GIVEN DATA:
━━━━━━

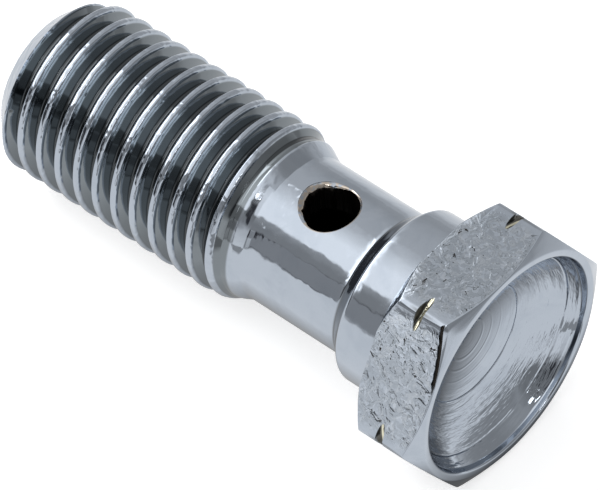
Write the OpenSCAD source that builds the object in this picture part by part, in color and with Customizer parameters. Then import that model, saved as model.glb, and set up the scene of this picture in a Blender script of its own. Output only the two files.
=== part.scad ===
// Banjo bolt with a hexagon head, lying on one flat of the head and on the tip of its thread.
// Lengths are in mm. The axis lies along +X with the head at the +X end, and +Z is up.

/* [Thread] */
// Diameter over the crests of the thread
thread_d = 9.7; // [9.2:0.05:10.6]
// Advance of the thread in one turn
thread_pitch = 1.25; // [1:0.05:1.5]
// Length from the tip to the foot of the shoulder
thread_len = 16.3; // [10:0.1:30]
// Diameter of the end face at the tip
tip_d = 7.4; // [6.6:0.1:7.8]
// Length of the chamfer at the tip
tip_chamfer_len = 1.15; // [0.8:0.05:1.6]
// Length of the rounded shoulder between the thread and the neck
shoulder_len = 1.9; // [1.2:0.05:2.6]
// Turns over which the groove runs out before the shoulder
runout_turns = 1.9; // [1:0.1:3]

/* [Shank] */
// Diameter of the plain neck
neck_d = 8.05; // [7.4:0.05:8.4]
// Length of the plain neck between the shoulder and the cone
neck_len = 6.1; // [5:0.1:14]
// Diameter of the collar under the head
collar_d = 9.7; // [9:0.05:11]
// Length of the collar's cylinder
collar_len = 2.98; // [2:0.02:6]
// Length of the cone that rises from the neck to the collar
cone_len = 0.84; // [0.5:0.02:1.4]
// Radius of the fillet at the foot of the cone
cone_fillet = 0.2; // [0.05:0.05:0.4]
// Diameter of the blind bore that runs in from the tip
oil_bore_d = 4.6; // [3.6:0.1:5.2]
// Diameter of the drilling across the neck
cross_bore_d = 3.25; // [2.4:0.05:4]
// Distance from the cross drilling's centre to the foot of the cone
cross_bore_inset = 3.35; // [2.6:0.05:4]
// Width of the chamfer round the mouths of the cross drilling
mouth_chamfer = 0.15; // [0.05:0.05:0.3]

/* [Head] */
// Width of the head across its flats
head_af = 13; // [12.6:0.05:14]
// Diameter over the rounded corners of the head
corner_d = 14.88; // [14.6:0.02:15.8]
// Height of the head from its bearing face to its top
head_h = 4.05; // [3.9:0.05:6]
// Slope of the chamfer that the top's corners are turned to, in degrees
top_angle = 30; // [20:1:35]
// Slope of the chamfer that the underside's corners are turned to, in degrees
base_angle = 40; // [20:1:45]
// Distance that the bearing face reaches past the flats before its chamfer starts
bearing_reach = 0.15; // [0.02:0.01:0.3]
// Distance that the top's chamfer starts inside the flats
top_inset = 0.05; // [0.02:0.01:0.3]
// Width of the flat land between the top's chamfer and the bowl
rim_land = 0.4; // [0.1:0.05:1.5]
// Depth of the bowl turned into the top
bowl_depth = 2.7; // [1.2:0.05:2.8]
// Height of the corner notches above the bearing face
notch_z = 1.96; // [1.6:0.02:2.3]
// Depth of the corner notches
notch_depth = 0.42; // [0.1:0.02:0.5]

/* [Hidden] */
$fn = 96;
// how far a cutter runs past a face, and how deep two joined shapes share metal
past = 0.5;
overlap = 0.3;
bowl_steps = 14;
drill_point = 118;

// places along the bolt's own axis, from the bearing face at 0 down to the tip
cone_top_z = -collar_len;
neck_z = cone_top_z - cone_len;
shoulder_z = neck_z - neck_len;
tip_z = shoulder_z - thread_len;
cross_z = neck_z - cross_bore_inset;
bore_end_z = cross_z + cross_bore_d / 2;

// the thread's section: flanks 60 degrees apart, lands as shares of the pitch, crests rounded
crest_land = 0.2;
flank = 0.323;
round_share = 0.035;
root_start = crest_land + flank;
thread_depth = flank * thread_pitch / tan(30);
round_depth = round_share / flank;
// each row of one pitch: its share of the pitch and its share of the depth
rows = [
    [round_share, 0],
    [crest_land - round_share, 0],
    [crest_land + round_share, round_depth],
    [root_start, 1],
    [1 - flank, 1],
    [1 - round_share, round_depth]
];
sides = 48;
per_turn = len(rows);
// the thread's solid runs on a little way inside the neck
thread_end_z = shoulder_z + overlap;
row_count = per_turn * (ceil((thread_end_z - tip_z) / thread_pitch) + 3);

// the blank that the groove is cut in: a tip cone, a cylinder and a rounded shoulder
thread_r = thread_d / 2;
neck_r = neck_d / 2;
tip_slope = (thread_r - tip_d / 2) / tip_chamfer_len;
shoulder_bow = 1.3;
function rise(t) = t < 0 ? shoulder_bow * t : 1 - pow(1 - min(t, 1), shoulder_bow);
function shoulder_r(z) = neck_r + (thread_r - neck_r) * rise((shoulder_z - z) / shoulder_len);
function tip_r(z) = tip_d / 2 + tip_slope * (z - tip_z);
function ease(t) = t <= 0 ? 0 : t >= 1 ? 1 : t * t * (3 - 2 * t);
function groove(z) = thread_depth * ease((shoulder_z - overlap - z) / (runout_turns * thread_pitch));
function surface_r(z, share) = min(tip_r(z), shoulder_r(z) - share * groove(z));

// height and point of row j at side i of the helical surface, held between its two ends
function row_z(j) = tip_z + (floor(j / per_turn) - 2 + rows[j % per_turn][0]) * thread_pitch;
function at_z(j, i) = max(tip_z, min(thread_end_z, row_z(j) + thread_pitch * i / sides));
function thread_point(j, i) =
    let (z = at_z(j, i), r = surface_r(z, rows[j % per_turn][1]), a = 360 * i / sides)
    [r * cos(a), r * sin(a), z];
// the last side of a row meets the first side of the row one turn on
function index(j, i) = i < sides ? j * sides + i : (j + per_turn) * sides;

// lying pose: a flat of the head and the first full crest of the thread touch the ground
touch_turn = ceil(tip_chamfer_len / thread_pitch - round_share);
touch_z = tip_z + (touch_turn + round_share) * thread_pitch;
flat_r = head_af / 2;
top_r = flat_r - top_inset;
lie_angle = atan((flat_r - thread_r) / -touch_z);
tip_x = tip_z * cos(lie_angle) - tip_d / 2 * sin(lie_angle);
head_x = head_h * cos(lie_angle) + top_r * sin(lie_angle);

// full-depth helical thread with a chamfered start and a groove that runs out at the shoulder
module thread() {
    points = [for (j = [0:row_count - 1]) for (i = [0:sides - 1]) thread_point(j, i)];
    walls = [
        for (j = [0:row_count - per_turn - 2]) for (i = [0:sides - 1])
            let (a = index(j, i), b = index(j + 1, i), c = index(j + 1, i + 1), d = index(j, i + 1))
            each [
                if (at_z(j, i) < at_z(j + 1, i)) [a, b, c],
                if (at_z(j, i + 1) < at_z(j + 1, i + 1)) [a, c, d]
            ]
    ];
    tip_face = [for (i = [0:sides - 1]) i];
    end_face = [for (i = [sides - 1:-1:0]) (row_count - 1) * sides + i];
    polyhedron(points, concat(walls, [tip_face, end_face]), convexity = 4);
}

// neck, cone and collar in one turned profile, with a fillet at the foot of the cone
module shank() {
    cone_r = collar_d / 2 - neck_r;
    cone_angle = atan(cone_r / cone_len);
    run = cone_fillet * tan(cone_angle / 2);
    arc_z = neck_z - run;
    arc_r = neck_r + cone_fillet;
    start_z = shoulder_z - shoulder_len / 2;
    fillet = [for (a = [0:cone_angle / 4:cone_angle + 0.01])
        [arc_r - cone_fillet * cos(a), arc_z + cone_fillet * sin(a)]];
    rotate_extrude()
        polygon(concat(
            [[0, start_z], [neck_r, start_z]],
            fillet,
            [[collar_d / 2, cone_top_z], [collar_d / 2, overlap], [0, overlap]]
        ));
}

// hexagon cut from a turned blank, which leaves its corners rounded and chamfered at both ends
module head() {
    corner_r = corner_d / 2;
    bearing_r = flat_r + bearing_reach;
    base_z = (corner_r - bearing_r) * tan(base_angle);
    corner_z = head_h - (corner_r - top_r) * tan(top_angle);
    blank = [[0, 0], [bearing_r, 0], [corner_r, base_z], [corner_r, corner_z], [top_r, head_h], [0, head_h]];
    difference() {
        intersection() {
            rotate_extrude()
                polygon(blank);
            rotate([0, 0, 30])
                translate([0, 0, -past])
                    cylinder(h = head_h + 2 * past, r = head_af / sqrt(3), $fn = 6);
        }
        bowl();
        corner_notch(corner_r);
    }
}

// half of a flattened ball, open at the top of the head
module bowl() {
    bowl_r = top_r - rim_land;
    wall = [for (k = [0:bowl_steps])
        let (a = 90 * k / bowl_steps)
        [bowl_r * sin(a), head_h - bowl_depth * cos(a)]];
    rotate_extrude()
        polygon(concat(wall, [[bowl_r, head_h + past], [0, head_h + past]]));
}

// turned V groove so shallow that it only cuts the six corners
module corner_notch(corner_r) {
    half = notch_depth + past;
    rotate_extrude()
        polygon([
            [corner_r - notch_depth, notch_z],
            [corner_r + past, notch_z - half],
            [corner_r + past, notch_z + half]
        ]);
}

// blind bore from the tip, ending in a drill point at the far side of the cross drilling
module oil_bore() {
    bore_r = oil_bore_d / 2;
    point_len = bore_r / tan(drill_point / 2);
    translate([0, 0, tip_z - past])
        cylinder(h = bore_end_z - tip_z + past, r = bore_r);
    translate([0, 0, bore_end_z])
        cylinder(h = point_len, r1 = bore_r, r2 = 0);
}

// drilling right across the neck, square to two flats of the head, with chamfered mouths
module cross_bore() {
    bore_r = cross_bore_d / 2;
    translate([0, 0, cross_z])
        rotate([0, 90, 0]) {
            translate([0, 0, -neck_r - past])
                cylinder(h = 2 * (neck_r + past), r = bore_r);
            for (end = [0, 180])
                rotate([end, 0, 0])
                    translate([0, 0, neck_r - 2 * mouth_chamfer])
                        cylinder(h = 3 * mouth_chamfer, r1 = bore_r, r2 = bore_r + 3 * mouth_chamfer);
        }
}

// the whole bolt upright about its own axis, with the head up
module upright_bolt() {
    difference() {
        union() {
            thread();
            shank();
            head();
        }
        oil_bore();
        cross_bore();
    }
}

module banjo_bolt() {
    color("silver")
        translate([-(tip_x + head_x) / 2, 0, flat_r * cos(lie_angle)])
            rotate([0, 90 - lie_angle, 0])
                upright_bolt();
}

banjo_bolt();
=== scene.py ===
import bpy
import bmesh
import math
import numpy as np
from mathutils import Matrix


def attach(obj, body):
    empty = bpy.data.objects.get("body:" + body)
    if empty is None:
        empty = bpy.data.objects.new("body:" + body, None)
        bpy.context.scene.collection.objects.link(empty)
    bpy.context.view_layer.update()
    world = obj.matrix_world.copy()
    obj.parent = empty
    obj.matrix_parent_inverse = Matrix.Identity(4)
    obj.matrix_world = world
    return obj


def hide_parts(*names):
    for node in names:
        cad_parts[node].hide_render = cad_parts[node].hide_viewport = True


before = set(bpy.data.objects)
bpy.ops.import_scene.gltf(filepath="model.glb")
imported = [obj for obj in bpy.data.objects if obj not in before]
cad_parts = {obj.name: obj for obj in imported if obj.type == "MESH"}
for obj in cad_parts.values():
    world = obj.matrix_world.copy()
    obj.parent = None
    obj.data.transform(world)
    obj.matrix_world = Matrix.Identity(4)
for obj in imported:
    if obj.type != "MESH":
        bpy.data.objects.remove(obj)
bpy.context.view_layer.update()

print("frame loaded")

# the bolt's sizes, in mm unless a note says otherwise
bolt = {
    "threadD": 9.7,        # over the crests
    "pitch": 1.25,
    "threadLen": 16.3,
    "tipD": 7.4,
    "tipChamferLen": 1.15,
    "shoulderLen": 1.9,
    "shoulderBow": 1.3,
    "runoutTurns": 1.9,
    "runoutGap": 0.3,      # how far before the neck the groove has run out
    "crestLand": 0.2,      # shares of the pitch
    "flank": 0.323,
    "crestStart": 0.035,   # and where a crest begins
    "crestCut": 0.07,      # how far the corners of the thread's crests and roots are rounded
    "rootCut": 0.06,
    "neckD": 8.05,
    "neckLen": 6.1,
    "collarD": 9.7,
    "collarLen": 2.98,
    "coneLen": 0.84,
    "oilBoreD": 4.6,
    "boreRim": 0.15,       # chamfer at the bore's mouth
    "drillPoint": 118.0,   # degrees
    "crossBoreD": 2.95,
    "crossInset": 3.35,
    "mouthRound": 0.15,
    "mouthRough": 0.2,     # how far the worn lip on the tip's side of the mouths stands in
    "mouthWaves": ((0.16, 9, 1), (0.13, 17, 0), (0.1, 31, 2)),   # its waves: height, count, start
    "headAf": 13.0,
    "cornerD": 14.88,
    "headH": 4.05,
    "topAngle": 30.0,      # degrees
    "baseAngle": 40.0,
    "bearingReach": 0.15,
    "topInset": 0.05,
    "rimLand": 0.4,
    "bowlDepth": 2.7,
    "notchZ": 1.96,
    "notchDepth": 0.42,
    "notchHalf": 0.23,     # half the notches' width along the axis
    "notchInset": 0.02,    # how far inside the corner their oval section is centred
    "cornerBlend": 0.03,   # how softly the flats run into the turned corners
    "tornDepth": 0.1,      # the torn line under the top edge of one flat
    "tornAngles": (209, 239),
    "sharpAngle": 38,      # degrees, from which an edge is shaded sharp
}

neckR = bolt["neckD"] / 2
threadR = bolt["threadD"] / 2
collarR = bolt["collarD"] / 2
flatR = bolt["headAf"] / 2
cornerR = bolt["cornerD"] / 2
oilR = bolt["oilBoreD"] / 2
crossR = bolt["crossBoreD"] / 2
topR = flatR - bolt["topInset"]
bowlR = topR - bolt["rimLand"]
topSlope = math.tan(math.radians(bolt["topAngle"]))
bearingR = flatR + bolt["bearingReach"]
coneTopZ = -bolt["collarLen"]
neckZ = coneTopZ - bolt["coneLen"]
shoulderZ = neckZ - bolt["neckLen"]
tipZ = shoulderZ - bolt["threadLen"]
crossZ = neckZ - bolt["crossInset"]
boreEndZ = crossZ + crossR
threadDepth = bolt["flank"] * bolt["pitch"] / math.tan(math.radians(30))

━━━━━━

WRITTEN REQUEST: Give back exactly the lines running from the line that contains "cross_bore();" through the line that contains "imported = [obj", and nothing outside them.

RESULT FOR THIS EXERCISE:
        cross_bore();
    }
}

module banjo_bolt() {
    color("silver")
        translate([-(tip_x + head_x) / 2, 0, flat_r * cos(lie_angle)])
            rotate([0, 90 - lie_angle, 0])
                upright_bolt();
}

banjo_bolt();
=== scene.py ===
import bpy
import bmesh
import math
import numpy as np
from mathutils import Matrix


def attach(obj, body):
    empty = bpy.data.objects.get("body:" + body)
    if empty is None:
        empty = bpy.data.objects.new("body:" + body, None)
        bpy.context.scene.collection.objects.link(empty)
    bpy.context.view_layer.update()
    world = obj.matrix_world.copy()
    obj.parent = empty
    obj.matrix_parent_inverse = Matrix.Identity(4)
    obj.matrix_world = world
    return obj


def hide_parts(*names):
    for node in names:
        cad_parts[node].hide_render = cad_parts[node].hide_viewport = True


before = set(bpy.data.objects)
bpy.ops.import_scene.gltf(filepath="model.glb")
imported = [obj for obj in bpy.data.objects if obj not in before]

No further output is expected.